Available data:

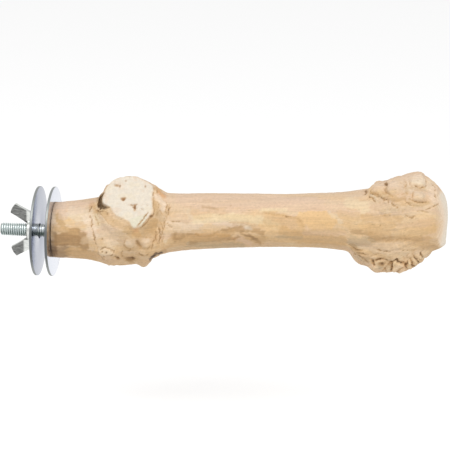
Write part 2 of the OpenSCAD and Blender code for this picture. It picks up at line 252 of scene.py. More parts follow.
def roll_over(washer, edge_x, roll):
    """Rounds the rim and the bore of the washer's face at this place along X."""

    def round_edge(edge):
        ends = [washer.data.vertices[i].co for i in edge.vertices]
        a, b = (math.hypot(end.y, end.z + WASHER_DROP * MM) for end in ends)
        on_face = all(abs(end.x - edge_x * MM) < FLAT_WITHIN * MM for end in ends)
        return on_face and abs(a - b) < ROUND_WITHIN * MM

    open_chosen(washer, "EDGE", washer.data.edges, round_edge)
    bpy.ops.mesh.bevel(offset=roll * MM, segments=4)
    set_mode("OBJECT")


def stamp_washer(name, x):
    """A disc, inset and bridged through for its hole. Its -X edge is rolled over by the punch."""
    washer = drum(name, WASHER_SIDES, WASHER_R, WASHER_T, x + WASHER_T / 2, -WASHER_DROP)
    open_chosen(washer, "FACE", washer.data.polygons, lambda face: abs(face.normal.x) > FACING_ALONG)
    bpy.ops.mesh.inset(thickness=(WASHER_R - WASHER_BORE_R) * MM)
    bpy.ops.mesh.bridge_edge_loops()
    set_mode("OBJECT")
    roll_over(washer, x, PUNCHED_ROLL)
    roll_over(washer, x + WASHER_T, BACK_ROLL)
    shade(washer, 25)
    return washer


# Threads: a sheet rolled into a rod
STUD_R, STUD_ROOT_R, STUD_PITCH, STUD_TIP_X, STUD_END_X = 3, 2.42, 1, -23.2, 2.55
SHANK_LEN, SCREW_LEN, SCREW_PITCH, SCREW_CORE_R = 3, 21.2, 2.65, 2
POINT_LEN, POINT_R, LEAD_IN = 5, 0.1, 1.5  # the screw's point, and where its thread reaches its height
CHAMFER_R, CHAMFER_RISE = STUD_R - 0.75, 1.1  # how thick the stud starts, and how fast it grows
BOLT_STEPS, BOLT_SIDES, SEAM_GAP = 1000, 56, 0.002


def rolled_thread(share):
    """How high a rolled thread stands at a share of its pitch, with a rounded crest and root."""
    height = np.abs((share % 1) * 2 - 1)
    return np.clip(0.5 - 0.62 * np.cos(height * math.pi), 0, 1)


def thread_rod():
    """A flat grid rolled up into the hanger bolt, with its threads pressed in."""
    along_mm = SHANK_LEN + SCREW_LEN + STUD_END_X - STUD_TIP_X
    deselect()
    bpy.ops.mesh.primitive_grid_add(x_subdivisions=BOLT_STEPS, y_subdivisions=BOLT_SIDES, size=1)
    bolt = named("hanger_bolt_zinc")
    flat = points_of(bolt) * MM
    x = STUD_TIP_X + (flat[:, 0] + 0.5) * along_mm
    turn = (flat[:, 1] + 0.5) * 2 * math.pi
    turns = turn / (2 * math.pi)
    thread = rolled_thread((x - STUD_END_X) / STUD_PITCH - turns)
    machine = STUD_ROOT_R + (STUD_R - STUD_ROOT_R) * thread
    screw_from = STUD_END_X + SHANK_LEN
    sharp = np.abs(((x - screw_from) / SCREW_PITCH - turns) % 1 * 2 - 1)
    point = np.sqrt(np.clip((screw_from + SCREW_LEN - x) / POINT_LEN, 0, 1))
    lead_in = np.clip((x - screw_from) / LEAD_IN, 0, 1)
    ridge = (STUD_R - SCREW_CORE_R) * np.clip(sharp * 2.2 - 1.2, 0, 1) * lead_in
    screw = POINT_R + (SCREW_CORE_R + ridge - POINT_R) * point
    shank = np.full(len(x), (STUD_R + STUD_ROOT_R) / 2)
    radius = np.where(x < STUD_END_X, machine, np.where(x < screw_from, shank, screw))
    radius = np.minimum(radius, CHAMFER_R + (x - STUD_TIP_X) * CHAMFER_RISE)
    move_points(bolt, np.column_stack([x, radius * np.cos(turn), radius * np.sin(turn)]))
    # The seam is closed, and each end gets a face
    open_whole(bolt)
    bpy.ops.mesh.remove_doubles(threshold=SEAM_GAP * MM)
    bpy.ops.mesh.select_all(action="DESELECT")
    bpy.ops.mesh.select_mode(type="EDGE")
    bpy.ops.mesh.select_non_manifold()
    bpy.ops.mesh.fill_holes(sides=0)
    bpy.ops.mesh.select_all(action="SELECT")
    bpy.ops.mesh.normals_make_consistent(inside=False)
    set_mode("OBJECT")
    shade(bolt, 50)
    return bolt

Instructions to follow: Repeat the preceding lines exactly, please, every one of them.

Exercise result:
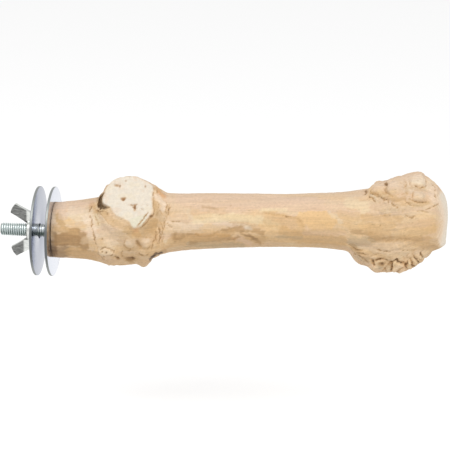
Write part 2 of the OpenSCAD and Blender code for this picture. It picks up at line 252 of scene.py. More parts follow.
def roll_over(washer, edge_x, roll):
    """Rounds the rim and the bore of the washer's face at this place along X."""

    def round_edge(edge):
        ends = [washer.data.vertices[i].co for i in edge.vertices]
        a, b = (math.hypot(end.y, end.z + WASHER_DROP * MM) for end in ends)
        on_face = all(abs(end.x - edge_x * MM) < FLAT_WITHIN * MM for end in ends)
        return on_face and abs(a - b) < ROUND_WITHIN * MM

    open_chosen(washer, "EDGE", washer.data.edges, round_edge)
    bpy.ops.mesh.bevel(offset=roll * MM, segments=4)
    set_mode("OBJECT")


def stamp_washer(name, x):
    """A disc, inset and bridged through for its hole. Its -X edge is rolled over by the punch."""
    washer = drum(name, WASHER_SIDES, WASHER_R, WASHER_T, x + WASHER_T / 2, -WASHER_DROP)
    open_chosen(washer, "FACE", washer.data.polygons, lambda face: abs(face.normal.x) > FACING_ALONG)
    bpy.ops.mesh.inset(thickness=(WASHER_R - WASHER_BORE_R) * MM)
    bpy.ops.mesh.bridge_edge_loops()
    set_mode("OBJECT")
    roll_over(washer, x, PUNCHED_ROLL)
    roll_over(washer, x + WASHER_T, BACK_ROLL)
    shade(washer, 25)
    return washer


# Threads: a sheet rolled into a rod
STUD_R, STUD_ROOT_R, STUD_PITCH, STUD_TIP_X, STUD_END_X = 3, 2.42, 1, -23.2, 2.55
SHANK_LEN, SCREW_LEN, SCREW_PITCH, SCREW_CORE_R = 3, 21.2, 2.65, 2
POINT_LEN, POINT_R, LEAD_IN = 5, 0.1, 1.5  # the screw's point, and where its thread reaches its height
CHAMFER_R, CHAMFER_RISE = STUD_R - 0.75, 1.1  # how thick the stud starts, and how fast it grows
BOLT_STEPS, BOLT_SIDES, SEAM_GAP = 1000, 56, 0.002


def rolled_thread(share):
    """How high a rolled thread stands at a share of its pitch, with a rounded crest and root."""
    height = np.abs((share % 1) * 2 - 1)
    return np.clip(0.5 - 0.62 * np.cos(height * math.pi), 0, 1)


def thread_rod():
    """A flat grid rolled up into the hanger bolt, with its threads pressed in."""
    along_mm = SHANK_LEN + SCREW_LEN + STUD_END_X - STUD_TIP_X
    deselect()
    bpy.ops.mesh.primitive_grid_add(x_subdivisions=BOLT_STEPS, y_subdivisions=BOLT_SIDES, size=1)
    bolt = named("hanger_bolt_zinc")
    flat = points_of(bolt) * MM
    x = STUD_TIP_X + (flat[:, 0] + 0.5) * along_mm
    turn = (flat[:, 1] + 0.5) * 2 * math.pi
    turns = turn / (2 * math.pi)
    thread = rolled_thread((x - STUD_END_X) / STUD_PITCH - turns)
    machine = STUD_ROOT_R + (STUD_R - STUD_ROOT_R) * thread
    screw_from = STUD_END_X + SHANK_LEN
    sharp = np.abs(((x - screw_from) / SCREW_PITCH - turns) % 1 * 2 - 1)
    point = np.sqrt(np.clip((screw_from + SCREW_LEN - x) / POINT_LEN, 0, 1))
    lead_in = np.clip((x - screw_from) / LEAD_IN, 0, 1)
    ridge = (STUD_R - SCREW_CORE_R) * np.clip(sharp * 2.2 - 1.2, 0, 1) * lead_in
    screw = POINT_R + (SCREW_CORE_R + ridge - POINT_R) * point
    shank = np.full(len(x), (STUD_R + STUD_ROOT_R) / 2)
    radius = np.where(x < STUD_END_X, machine, np.where(x < screw_from, shank, screw))
    radius = np.minimum(radius, CHAMFER_R + (x - STUD_TIP_X) * CHAMFER_RISE)
    move_points(bolt, np.column_stack([x, radius * np.cos(turn), radius * np.sin(turn)]))
    # The seam is closed, and each end gets a face
    open_whole(bolt)
    bpy.ops.mesh.remove_doubles(threshold=SEAM_GAP * MM)
    bpy.ops.mesh.select_all(action="DESELECT")
    bpy.ops.mesh.select_mode(type="EDGE")
    bpy.ops.mesh.select_non_manifold()
    bpy.ops.mesh.fill_holes(sides=0)
    bpy.ops.mesh.select_all(action="SELECT")
    bpy.ops.mesh.normals_make_consistent(inside=False)
    set_mode("OBJECT")
    shade(bolt, 50)
    return bolt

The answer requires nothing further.